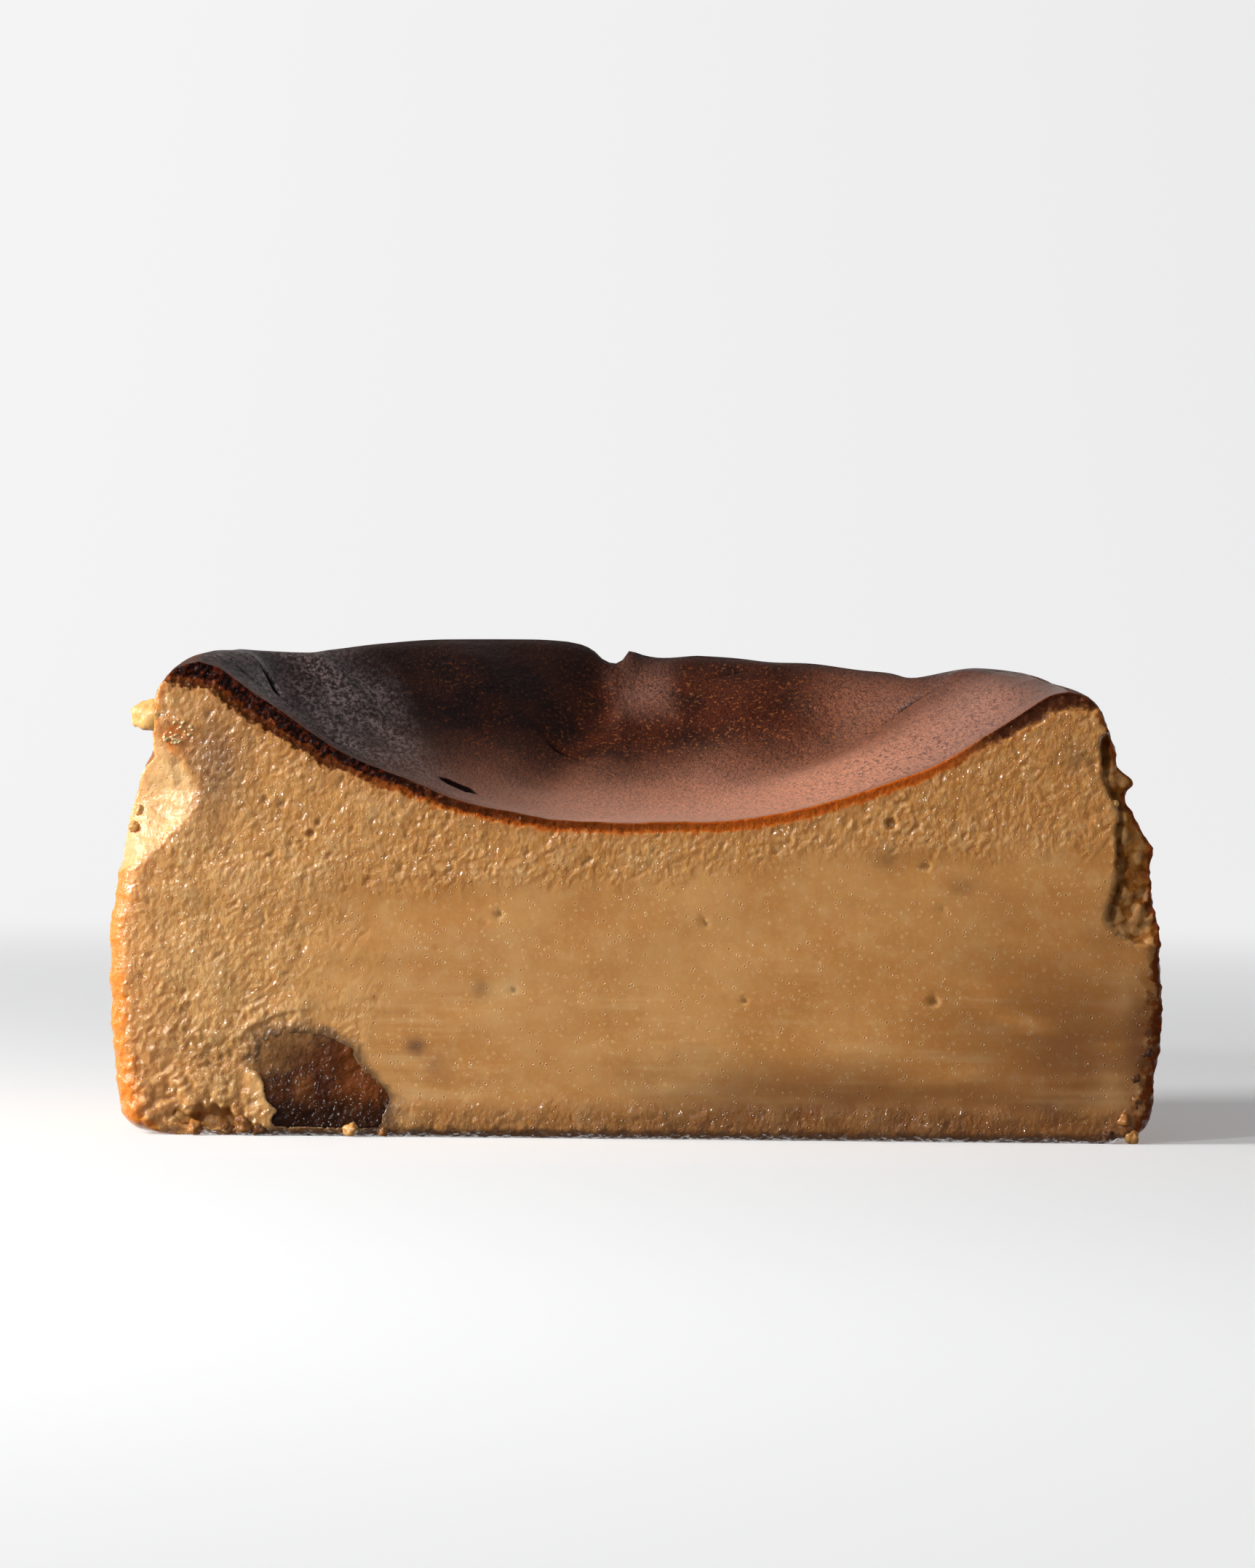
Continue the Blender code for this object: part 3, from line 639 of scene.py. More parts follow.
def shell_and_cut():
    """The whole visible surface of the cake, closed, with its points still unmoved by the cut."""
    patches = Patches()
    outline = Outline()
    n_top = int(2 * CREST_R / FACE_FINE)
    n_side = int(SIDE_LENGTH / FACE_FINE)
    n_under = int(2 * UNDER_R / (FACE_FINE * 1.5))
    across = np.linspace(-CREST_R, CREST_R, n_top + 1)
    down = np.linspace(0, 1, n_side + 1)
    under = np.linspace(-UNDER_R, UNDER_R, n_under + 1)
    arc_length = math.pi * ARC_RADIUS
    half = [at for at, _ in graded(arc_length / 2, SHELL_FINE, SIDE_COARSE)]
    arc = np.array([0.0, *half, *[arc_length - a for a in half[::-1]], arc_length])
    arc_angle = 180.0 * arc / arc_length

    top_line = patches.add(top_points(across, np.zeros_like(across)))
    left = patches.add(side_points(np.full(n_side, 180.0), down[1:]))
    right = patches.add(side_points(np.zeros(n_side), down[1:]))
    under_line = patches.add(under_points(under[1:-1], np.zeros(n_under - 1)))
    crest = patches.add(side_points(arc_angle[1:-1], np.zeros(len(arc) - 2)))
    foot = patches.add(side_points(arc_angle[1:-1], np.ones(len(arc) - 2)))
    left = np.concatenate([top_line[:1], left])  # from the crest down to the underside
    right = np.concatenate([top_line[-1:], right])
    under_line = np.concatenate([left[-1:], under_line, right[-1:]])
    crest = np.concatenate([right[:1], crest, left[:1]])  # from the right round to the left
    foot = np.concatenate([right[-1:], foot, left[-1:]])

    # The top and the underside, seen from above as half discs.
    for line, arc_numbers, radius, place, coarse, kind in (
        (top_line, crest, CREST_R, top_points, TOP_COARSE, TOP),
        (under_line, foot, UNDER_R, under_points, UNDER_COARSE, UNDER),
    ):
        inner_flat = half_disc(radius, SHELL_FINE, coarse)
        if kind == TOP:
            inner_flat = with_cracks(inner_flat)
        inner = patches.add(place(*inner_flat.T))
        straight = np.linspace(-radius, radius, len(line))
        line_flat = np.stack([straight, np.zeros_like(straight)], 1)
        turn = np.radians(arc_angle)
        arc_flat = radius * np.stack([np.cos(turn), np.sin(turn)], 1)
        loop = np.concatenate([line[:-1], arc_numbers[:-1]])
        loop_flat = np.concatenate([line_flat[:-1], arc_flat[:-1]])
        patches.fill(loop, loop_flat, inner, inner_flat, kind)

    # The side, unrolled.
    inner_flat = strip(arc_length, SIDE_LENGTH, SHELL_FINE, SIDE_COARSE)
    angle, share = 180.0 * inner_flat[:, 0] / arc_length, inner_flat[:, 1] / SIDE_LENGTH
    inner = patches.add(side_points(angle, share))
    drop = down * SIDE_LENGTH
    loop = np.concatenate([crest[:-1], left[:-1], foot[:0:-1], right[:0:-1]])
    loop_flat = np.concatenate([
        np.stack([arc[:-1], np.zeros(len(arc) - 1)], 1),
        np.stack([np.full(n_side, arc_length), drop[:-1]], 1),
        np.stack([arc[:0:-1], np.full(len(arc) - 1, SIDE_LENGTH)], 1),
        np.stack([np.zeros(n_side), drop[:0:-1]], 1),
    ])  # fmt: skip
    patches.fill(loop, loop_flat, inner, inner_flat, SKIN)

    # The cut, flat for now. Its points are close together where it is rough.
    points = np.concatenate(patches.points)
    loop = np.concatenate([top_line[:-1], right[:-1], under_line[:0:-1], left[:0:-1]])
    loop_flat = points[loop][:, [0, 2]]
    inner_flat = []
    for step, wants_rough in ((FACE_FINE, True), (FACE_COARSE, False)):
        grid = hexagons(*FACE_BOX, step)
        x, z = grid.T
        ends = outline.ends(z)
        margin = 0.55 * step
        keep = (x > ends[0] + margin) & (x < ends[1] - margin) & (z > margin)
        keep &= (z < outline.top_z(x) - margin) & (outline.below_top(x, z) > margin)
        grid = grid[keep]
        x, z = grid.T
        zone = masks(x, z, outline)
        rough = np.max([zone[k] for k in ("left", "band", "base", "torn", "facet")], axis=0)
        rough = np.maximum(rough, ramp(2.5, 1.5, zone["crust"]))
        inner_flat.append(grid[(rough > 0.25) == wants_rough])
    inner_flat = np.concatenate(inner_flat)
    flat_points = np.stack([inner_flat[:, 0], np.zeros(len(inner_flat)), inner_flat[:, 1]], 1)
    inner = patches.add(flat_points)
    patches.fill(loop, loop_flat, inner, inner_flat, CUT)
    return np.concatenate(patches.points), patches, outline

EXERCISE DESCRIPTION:
Beginning at the top of the data, extract each line through the line containing "arc_angle = 180.0 * arc / arc_length" and return those lines exactly, with nothing added.

SOLUTION FOR THIS TASK:
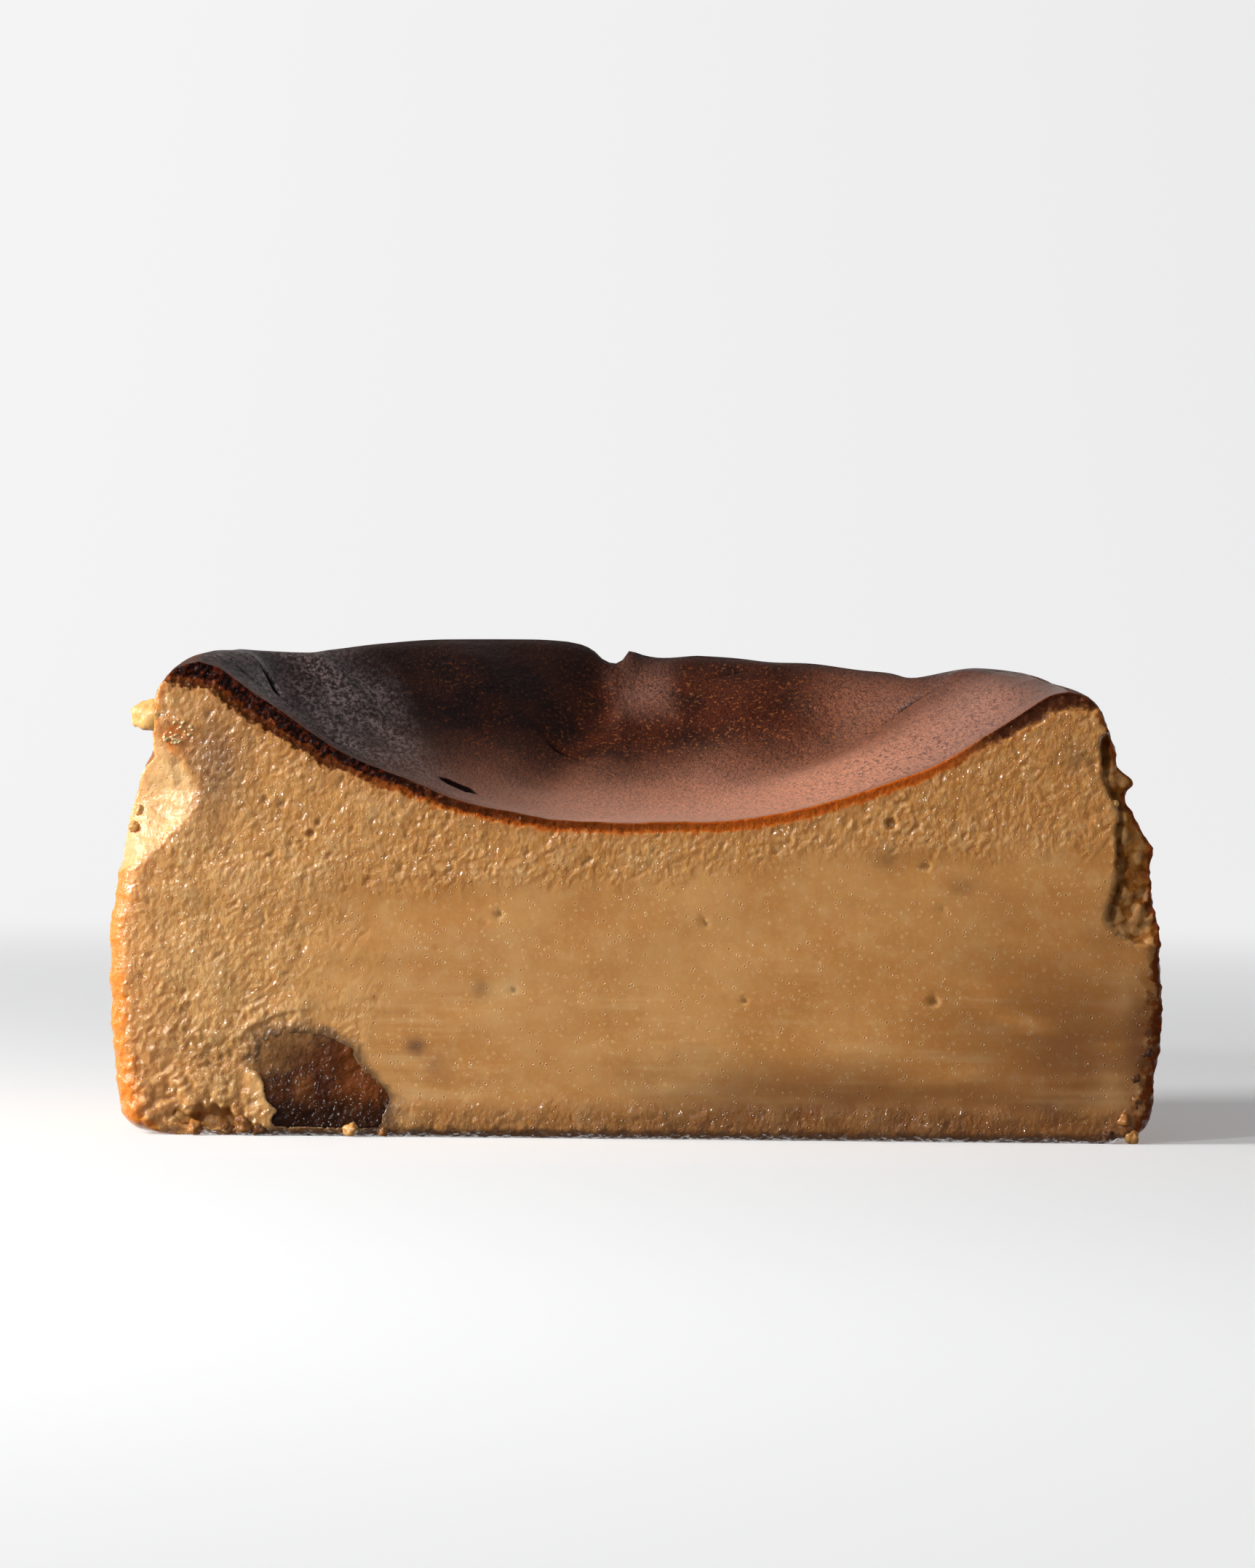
Continue the Blender code for this object: part 3, from line 639 of scene.py. More parts follow.
def shell_and_cut():
    """The whole visible surface of the cake, closed, with its points still unmoved by the cut."""
    patches = Patches()
    outline = Outline()
    n_top = int(2 * CREST_R / FACE_FINE)
    n_side = int(SIDE_LENGTH / FACE_FINE)
    n_under = int(2 * UNDER_R / (FACE_FINE * 1.5))
    across = np.linspace(-CREST_R, CREST_R, n_top + 1)
    down = np.linspace(0, 1, n_side + 1)
    under = np.linspace(-UNDER_R, UNDER_R, n_under + 1)
    arc_length = math.pi * ARC_RADIUS
    half = [at for at, _ in graded(arc_length / 2, SHELL_FINE, SIDE_COARSE)]
    arc = np.array([0.0, *half, *[arc_length - a for a in half[::-1]], arc_length])
    arc_angle = 180.0 * arc / arc_length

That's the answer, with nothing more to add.